— Begin DATA SHOWN —

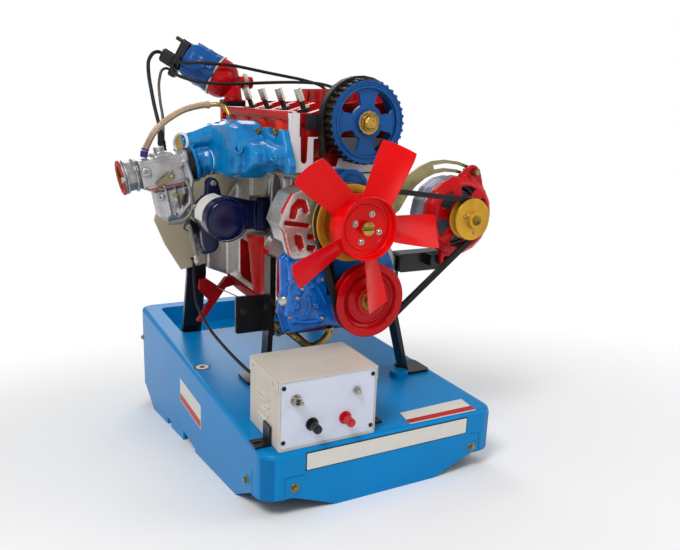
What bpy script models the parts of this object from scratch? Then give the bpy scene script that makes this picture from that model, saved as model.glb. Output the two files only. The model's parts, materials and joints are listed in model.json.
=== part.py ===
"""Cut-away four-cylinder engine on a wedge-shaped stand, with its control box.

Everything on the stand is placed in the deck's own frame: X across, Y back
along the deck, Z square to it, from the deck's front left corner. One empty
tips that frame nose-down and lifts it, so that the skirt's rim stands on Z = 0.
"""
import bmesh
import bpy
import math
from mathutils import Matrix, Vector

MM = 0.001

# Clearances and overruns
GAP = 0.3 * MM
BITE = 0.8 * MM
OVER = 3 * MM
SHOULDER = 1 * MM
FLAT_ANGLE = math.radians(0.2)

# Base shell
BASE_WIDTH = 400 * MM
BASE_LENGTH = 765 * MM
BASE_TILT = math.radians(9.83)
SKIRT_FRONT = 96.2 * MM
SHELL_WALL = 5 * MM
CORNER_RADIUS = 28 * MM
TOP_ROUND = 7 * MM
POCKET_MARGIN = 38 * MM
POCKET_GAP = 35 * MM
POCKET_DEPTH = 46 * MM
POCKET_CORNER = 14 * MM
FRONT_LIFT = 27 * MM
REAR_LIFT = 42 * MM
LIFT_SPREAD = 120 * MM
LIFT_TOP = 45 * MM
NOTCH_RISE = 13 * MM
NOTCH_LONG = 79 * MM
NOTCH_SHORT = 29 * MM
NOTCH_LONG_SHARE = 0.48
NOTCH_SHORT_SHARE = 0.67

# Engine layout
CRANK_X = 214 * MM
CRANK_Z = 172 * MM
BLOCK_FRONT = 178 * MM
FRONT_WALL = 15 * MM
BORE = 66 * MM
BORE_PITCH = 76 * MM
CYLINDERS = 4
REAR_WALL = 18 * MM
STROKE = 72 * MM
ROD_LENGTH = 124 * MM
COMPRESSION_HEIGHT = 30 * MM
CRANK_ANGLE = math.radians(52)
FIRST_BORE = BLOCK_FRONT + FRONT_WALL + BORE / 2
BORES = [FIRST_BORE + BORE_PITCH * i for i in range(CYLINDERS)]
BLOCK_REAR = BORES[-1] + BORE / 2 + REAR_WALL
DECK_HEIGHT = STROKE / 2 + ROD_LENGTH + COMPRESSION_HEIGHT
HEAD_Z = CRANK_Z + DECK_HEIGHT
SKIRT_HALF = 95 * MM
SKIRT_DROP = 45 * MM
SKIRT_RISE = 43 * MM
JACKET_HALF = 76 * MM
JACKET_RISE = 74 * MM
WINDOW_WIDTH = 50 * MM
WINDOW_LOW = 66 * MM
WINDOW_HIGH = 168 * MM
BAY_RADIUS = 71 * MM
BAY_WIDTH = 56 * MM
BAY_WINDOW_WIDTH = 50 * MM
WIDE_WINDOW = 80 * MM
FLARE_TOP = 21 * MM
FLARE_FOOT = 11 * MM
BAY_WINDOW_RISE = 42 * MM
RIB_RADIUS = 5 * MM

# Crankshaft, rods and pistons
MAIN_RADIUS = 20 * MM
PIN_RADIUS = 17 * MM
WEB_THICKNESS = 9 * MM
ROD_BIG_WIDTH = 22 * MM
ROD_THICKNESS = 12 * MM
BIG_END = 25 * MM
SMALL_END = 13 * MM
GUDGEON_RADIUS = 8 * MM
ROD_SHANK = 17 * MM
COUNTERWEIGHT = 54 * MM
FLANGE_RADIUS = 38 * MM
PISTON_GAP = 0.4 * MM
PISTON_HEIGHT = 52 * MM
PISTON_CROWN = 13 * MM
PISTON_SKIRT = 5 * MM
RING_DEPTH = 1.4 * MM
RING_WIDTH = 2.2 * MM
RING_STEP = 6 * MM
RING_COUNT = 2

# Cylinder head and valve gear
HEAD_FRONT = 167 * MM
HEAD_LEFT = 107 * MM
HEAD_RIGHT = 76 * MM
HEAD_HEIGHT = 87 * MM
RAIL_RISE = 41 * MM
RAIL_START = 30 * MM
RAIL_WIDTH = 16 * MM
HEAD_WALL = 12 * MM
VALLEY_FLOOR = 53 * MM
PANEL_MARGIN = 11 * MM
PANEL_DEPTH = 7 * MM
WEB_WALL = 13 * MM
WEB_RISE = 103 * MM
CAM_RISE = 77 * MM
CAM_JOURNAL = 15 * MM
CAM_SHAFT = 10 * MM
LOBE_BASE = 14 * MM
LOBE_NOSE = 6 * MM
LOBE_LIFT = 7 * MM
LOBE_WIDTH = 11 * MM
VALVE_STEP = 13 * MM
VALVE_TIP_X = 74 * MM
EXHAUST_TIP_X = 50 * MM
VALVE_TIP_RISE = 124 * MM
VALVE_FOOT_X = 26 * MM
VALVE_STEM = 3.5 * MM
VALVE_POST = 6.5 * MM
VALVE_POST_LENGTH = 21 * MM
RETAINER_RADIUS = 11 * MM
RETAINER_HEIGHT = 5 * MM
SLEEVE_RADIUS = 7.5 * MM
SLEEVE_LENGTH = 22 * MM
PORT_RADIUS = 13 * MM
PORT_DEPTH = 20 * MM
SLOT_WIDTH = 13 * MM
SLOT_HEIGHT = 66 * MM
SLOT_DEPTH = 22 * MM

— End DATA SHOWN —

** WHAT YOU HAVE TO DO **
Your task is to quote the lines above, beginning with the first and ending with the one that holds "FLAT_ANGLE = math.radians(0.2)".

** RESULT **
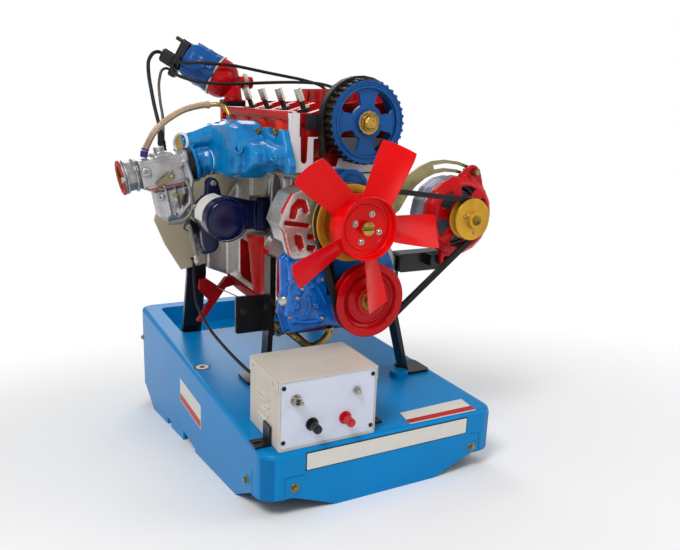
What bpy script models the parts of this object from scratch? Then give the bpy scene script that makes this picture from that model, saved as model.glb. Output the two files only. The model's parts, materials and joints are listed in model.json.
=== part.py ===
"""Cut-away four-cylinder engine on a wedge-shaped stand, with its control box.

Everything on the stand is placed in the deck's own frame: X across, Y back
along the deck, Z square to it, from the deck's front left corner. One empty
tips that frame nose-down and lifts it, so that the skirt's rim stands on Z = 0.
"""
import bmesh
import bpy
import math
from mathutils import Matrix, Vector

MM = 0.001

# Clearances and overruns
GAP = 0.3 * MM
BITE = 0.8 * MM
OVER = 3 * MM
SHOULDER = 1 * MM
FLAT_ANGLE = math.radians(0.2)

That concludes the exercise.